### The request
Copy all of the records below verbatim.

### Record list
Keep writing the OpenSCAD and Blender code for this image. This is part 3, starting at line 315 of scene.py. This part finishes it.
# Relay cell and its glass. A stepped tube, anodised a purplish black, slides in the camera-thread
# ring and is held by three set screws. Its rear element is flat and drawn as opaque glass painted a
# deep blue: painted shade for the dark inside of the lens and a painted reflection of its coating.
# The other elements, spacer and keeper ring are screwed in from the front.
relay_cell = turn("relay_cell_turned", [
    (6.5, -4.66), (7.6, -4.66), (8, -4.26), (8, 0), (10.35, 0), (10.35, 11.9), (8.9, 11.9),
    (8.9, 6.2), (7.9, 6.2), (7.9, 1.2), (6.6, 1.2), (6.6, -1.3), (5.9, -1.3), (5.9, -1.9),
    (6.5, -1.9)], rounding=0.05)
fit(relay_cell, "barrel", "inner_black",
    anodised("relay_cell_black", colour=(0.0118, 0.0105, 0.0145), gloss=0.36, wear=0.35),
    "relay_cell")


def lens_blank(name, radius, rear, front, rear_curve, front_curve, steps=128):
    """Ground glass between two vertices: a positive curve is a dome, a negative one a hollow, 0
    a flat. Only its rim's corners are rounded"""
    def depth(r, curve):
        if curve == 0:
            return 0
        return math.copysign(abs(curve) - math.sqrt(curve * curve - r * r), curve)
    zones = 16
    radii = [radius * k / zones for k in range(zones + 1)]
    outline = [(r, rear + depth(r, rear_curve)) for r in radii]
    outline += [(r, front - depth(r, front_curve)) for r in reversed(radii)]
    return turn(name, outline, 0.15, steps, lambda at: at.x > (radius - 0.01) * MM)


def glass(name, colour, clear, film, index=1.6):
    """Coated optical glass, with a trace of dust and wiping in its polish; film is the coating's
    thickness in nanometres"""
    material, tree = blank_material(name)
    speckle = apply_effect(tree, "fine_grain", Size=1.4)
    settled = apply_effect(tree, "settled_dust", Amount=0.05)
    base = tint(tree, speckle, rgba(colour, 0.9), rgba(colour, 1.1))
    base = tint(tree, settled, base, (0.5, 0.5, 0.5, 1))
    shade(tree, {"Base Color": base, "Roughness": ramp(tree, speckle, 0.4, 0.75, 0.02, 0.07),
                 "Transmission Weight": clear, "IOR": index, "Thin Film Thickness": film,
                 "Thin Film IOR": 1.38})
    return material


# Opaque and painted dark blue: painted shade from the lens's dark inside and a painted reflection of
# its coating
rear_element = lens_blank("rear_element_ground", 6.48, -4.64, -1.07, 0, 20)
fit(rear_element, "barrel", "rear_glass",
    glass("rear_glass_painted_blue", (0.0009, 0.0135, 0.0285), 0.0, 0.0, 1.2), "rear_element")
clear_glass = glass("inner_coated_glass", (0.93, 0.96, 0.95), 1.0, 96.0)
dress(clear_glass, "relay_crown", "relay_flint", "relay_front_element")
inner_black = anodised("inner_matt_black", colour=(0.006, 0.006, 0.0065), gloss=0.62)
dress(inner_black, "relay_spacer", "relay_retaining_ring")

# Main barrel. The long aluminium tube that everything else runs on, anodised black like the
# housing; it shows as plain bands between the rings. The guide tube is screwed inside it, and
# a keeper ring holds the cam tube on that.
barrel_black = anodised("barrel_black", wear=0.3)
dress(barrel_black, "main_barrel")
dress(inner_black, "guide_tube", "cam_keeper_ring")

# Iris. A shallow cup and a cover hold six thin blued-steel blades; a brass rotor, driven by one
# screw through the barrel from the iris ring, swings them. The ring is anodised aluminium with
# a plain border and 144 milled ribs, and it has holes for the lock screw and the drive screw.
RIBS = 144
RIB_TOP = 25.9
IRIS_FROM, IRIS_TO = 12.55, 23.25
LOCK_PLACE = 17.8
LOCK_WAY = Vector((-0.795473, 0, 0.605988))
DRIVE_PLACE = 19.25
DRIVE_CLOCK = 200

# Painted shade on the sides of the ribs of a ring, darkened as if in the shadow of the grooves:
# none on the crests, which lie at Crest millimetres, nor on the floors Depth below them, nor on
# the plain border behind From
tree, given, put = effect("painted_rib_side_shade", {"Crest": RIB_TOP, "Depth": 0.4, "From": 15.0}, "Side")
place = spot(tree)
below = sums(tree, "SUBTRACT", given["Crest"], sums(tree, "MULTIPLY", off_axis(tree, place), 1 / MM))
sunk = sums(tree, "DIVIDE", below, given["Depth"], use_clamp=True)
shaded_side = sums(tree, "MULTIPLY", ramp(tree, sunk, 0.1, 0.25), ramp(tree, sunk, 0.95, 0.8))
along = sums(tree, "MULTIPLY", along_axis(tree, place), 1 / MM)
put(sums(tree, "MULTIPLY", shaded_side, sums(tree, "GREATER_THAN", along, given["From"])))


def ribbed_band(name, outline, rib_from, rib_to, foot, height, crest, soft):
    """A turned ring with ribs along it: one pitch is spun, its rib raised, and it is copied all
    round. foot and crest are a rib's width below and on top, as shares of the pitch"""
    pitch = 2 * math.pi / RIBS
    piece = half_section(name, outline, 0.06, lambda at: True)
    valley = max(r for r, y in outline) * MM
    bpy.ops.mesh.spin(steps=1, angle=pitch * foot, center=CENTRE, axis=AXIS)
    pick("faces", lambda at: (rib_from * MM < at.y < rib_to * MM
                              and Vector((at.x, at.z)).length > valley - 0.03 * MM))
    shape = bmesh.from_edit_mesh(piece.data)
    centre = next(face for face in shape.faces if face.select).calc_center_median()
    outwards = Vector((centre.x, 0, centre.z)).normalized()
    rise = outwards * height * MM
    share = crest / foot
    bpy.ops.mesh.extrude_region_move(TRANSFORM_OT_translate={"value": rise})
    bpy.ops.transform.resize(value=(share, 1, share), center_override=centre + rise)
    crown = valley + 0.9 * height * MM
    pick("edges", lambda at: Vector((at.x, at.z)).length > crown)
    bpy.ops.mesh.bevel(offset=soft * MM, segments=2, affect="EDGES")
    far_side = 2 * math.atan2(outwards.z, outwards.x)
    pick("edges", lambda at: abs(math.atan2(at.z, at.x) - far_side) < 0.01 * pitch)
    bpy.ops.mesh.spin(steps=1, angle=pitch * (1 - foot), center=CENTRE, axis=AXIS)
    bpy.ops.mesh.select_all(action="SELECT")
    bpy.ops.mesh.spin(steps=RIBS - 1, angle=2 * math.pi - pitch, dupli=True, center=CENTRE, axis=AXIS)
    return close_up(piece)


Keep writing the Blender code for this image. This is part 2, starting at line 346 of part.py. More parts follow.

### Finished task
Keep writing the OpenSCAD and Blender code for this image. This is part 3, starting at line 315 of scene.py. This part finishes it.
# Relay cell and its glass. A stepped tube, anodised a purplish black, slides in the camera-thread
# ring and is held by three set screws. Its rear element is flat and drawn as opaque glass painted a
# deep blue: painted shade for the dark inside of the lens and a painted reflection of its coating.
# The other elements, spacer and keeper ring are screwed in from the front.
relay_cell = turn("relay_cell_turned", [
    (6.5, -4.66), (7.6, -4.66), (8, -4.26), (8, 0), (10.35, 0), (10.35, 11.9), (8.9, 11.9),
    (8.9, 6.2), (7.9, 6.2), (7.9, 1.2), (6.6, 1.2), (6.6, -1.3), (5.9, -1.3), (5.9, -1.9),
    (6.5, -1.9)], rounding=0.05)
fit(relay_cell, "barrel", "inner_black",
    anodised("relay_cell_black", colour=(0.0118, 0.0105, 0.0145), gloss=0.36, wear=0.35),
    "relay_cell")


def lens_blank(name, radius, rear, front, rear_curve, front_curve, steps=128):
    """Ground glass between two vertices: a positive curve is a dome, a negative one a hollow, 0
    a flat. Only its rim's corners are rounded"""
    def depth(r, curve):
        if curve == 0:
            return 0
        return math.copysign(abs(curve) - math.sqrt(curve * curve - r * r), curve)
    zones = 16
    radii = [radius * k / zones for k in range(zones + 1)]
    outline = [(r, rear + depth(r, rear_curve)) for r in radii]
    outline += [(r, front - depth(r, front_curve)) for r in reversed(radii)]
    return turn(name, outline, 0.15, steps, lambda at: at.x > (radius - 0.01) * MM)


def glass(name, colour, clear, film, index=1.6):
    """Coated optical glass, with a trace of dust and wiping in its polish; film is the coating's
    thickness in nanometres"""
    material, tree = blank_material(name)
    speckle = apply_effect(tree, "fine_grain", Size=1.4)
    settled = apply_effect(tree, "settled_dust", Amount=0.05)
    base = tint(tree, speckle, rgba(colour, 0.9), rgba(colour, 1.1))
    base = tint(tree, settled, base, (0.5, 0.5, 0.5, 1))
    shade(tree, {"Base Color": base, "Roughness": ramp(tree, speckle, 0.4, 0.75, 0.02, 0.07),
                 "Transmission Weight": clear, "IOR": index, "Thin Film Thickness": film,
                 "Thin Film IOR": 1.38})
    return material


# Opaque and painted dark blue: painted shade from the lens's dark inside and a painted reflection of
# its coating
rear_element = lens_blank("rear_element_ground", 6.48, -4.64, -1.07, 0, 20)
fit(rear_element, "barrel", "rear_glass",
    glass("rear_glass_painted_blue", (0.0009, 0.0135, 0.0285), 0.0, 0.0, 1.2), "rear_element")
clear_glass = glass("inner_coated_glass", (0.93, 0.96, 0.95), 1.0, 96.0)
dress(clear_glass, "relay_crown", "relay_flint", "relay_front_element")
inner_black = anodised("inner_matt_black", colour=(0.006, 0.006, 0.0065), gloss=0.62)
dress(inner_black, "relay_spacer", "relay_retaining_ring")

# Main barrel. The long aluminium tube that everything else runs on, anodised black like the
# housing; it shows as plain bands between the rings. The guide tube is screwed inside it, and
# a keeper ring holds the cam tube on that.
barrel_black = anodised("barrel_black", wear=0.3)
dress(barrel_black, "main_barrel")
dress(inner_black, "guide_tube", "cam_keeper_ring")

# Iris. A shallow cup and a cover hold six thin blued-steel blades; a brass rotor, driven by one
# screw through the barrel from the iris ring, swings them. The ring is anodised aluminium with
# a plain border and 144 milled ribs, and it has holes for the lock screw and the drive screw.
RIBS = 144
RIB_TOP = 25.9
IRIS_FROM, IRIS_TO = 12.55, 23.25
LOCK_PLACE = 17.8
LOCK_WAY = Vector((-0.795473, 0, 0.605988))
DRIVE_PLACE = 19.25
DRIVE_CLOCK = 200

# Painted shade on the sides of the ribs of a ring, darkened as if in the shadow of the grooves:
# none on the crests, which lie at Crest millimetres, nor on the floors Depth below them, nor on
# the plain border behind From
tree, given, put = effect("painted_rib_side_shade", {"Crest": RIB_TOP, "Depth": 0.4, "From": 15.0}, "Side")
place = spot(tree)
below = sums(tree, "SUBTRACT", given["Crest"], sums(tree, "MULTIPLY", off_axis(tree, place), 1 / MM))
sunk = sums(tree, "DIVIDE", below, given["Depth"], use_clamp=True)
shaded_side = sums(tree, "MULTIPLY", ramp(tree, sunk, 0.1, 0.25), ramp(tree, sunk, 0.95, 0.8))
along = sums(tree, "MULTIPLY", along_axis(tree, place), 1 / MM)
put(sums(tree, "MULTIPLY", shaded_side, sums(tree, "GREATER_THAN", along, given["From"])))


def ribbed_band(name, outline, rib_from, rib_to, foot, height, crest, soft):
    """A turned ring with ribs along it: one pitch is spun, its rib raised, and it is copied all
    round. foot and crest are a rib's width below and on top, as shares of the pitch"""
    pitch = 2 * math.pi / RIBS
    piece = half_section(name, outline, 0.06, lambda at: True)
    valley = max(r for r, y in outline) * MM
    bpy.ops.mesh.spin(steps=1, angle=pitch * foot, center=CENTRE, axis=AXIS)
    pick("faces", lambda at: (rib_from * MM < at.y < rib_to * MM
                              and Vector((at.x, at.z)).length > valley - 0.03 * MM))
    shape = bmesh.from_edit_mesh(piece.data)
    centre = next(face for face in shape.faces if face.select).calc_center_median()
    outwards = Vector((centre.x, 0, centre.z)).normalized()
    rise = outwards * height * MM
    share = crest / foot
    bpy.ops.mesh.extrude_region_move(TRANSFORM_OT_translate={"value": rise})
    bpy.ops.transform.resize(value=(share, 1, share), center_override=centre + rise)
    crown = valley + 0.9 * height * MM
    pick("edges", lambda at: Vector((at.x, at.z)).length > crown)
    bpy.ops.mesh.bevel(offset=soft * MM, segments=2, affect="EDGES")
    far_side = 2 * math.atan2(outwards.z, outwards.x)
    pick("edges", lambda at: abs(math.atan2(at.z, at.x) - far_side) < 0.01 * pitch)
    bpy.ops.mesh.spin(steps=1, angle=pitch * (1 - foot), center=CENTRE, axis=AXIS)
    bpy.ops.mesh.select_all(action="SELECT")
    bpy.ops.mesh.spin(steps=RIBS - 1, angle=2 * math.pi - pitch, dupli=True, center=CENTRE, axis=AXIS)
    return close_up(piece)


Keep writing the Blender code for this image. This is part 2, starting at line 346 of part.py. More parts follow.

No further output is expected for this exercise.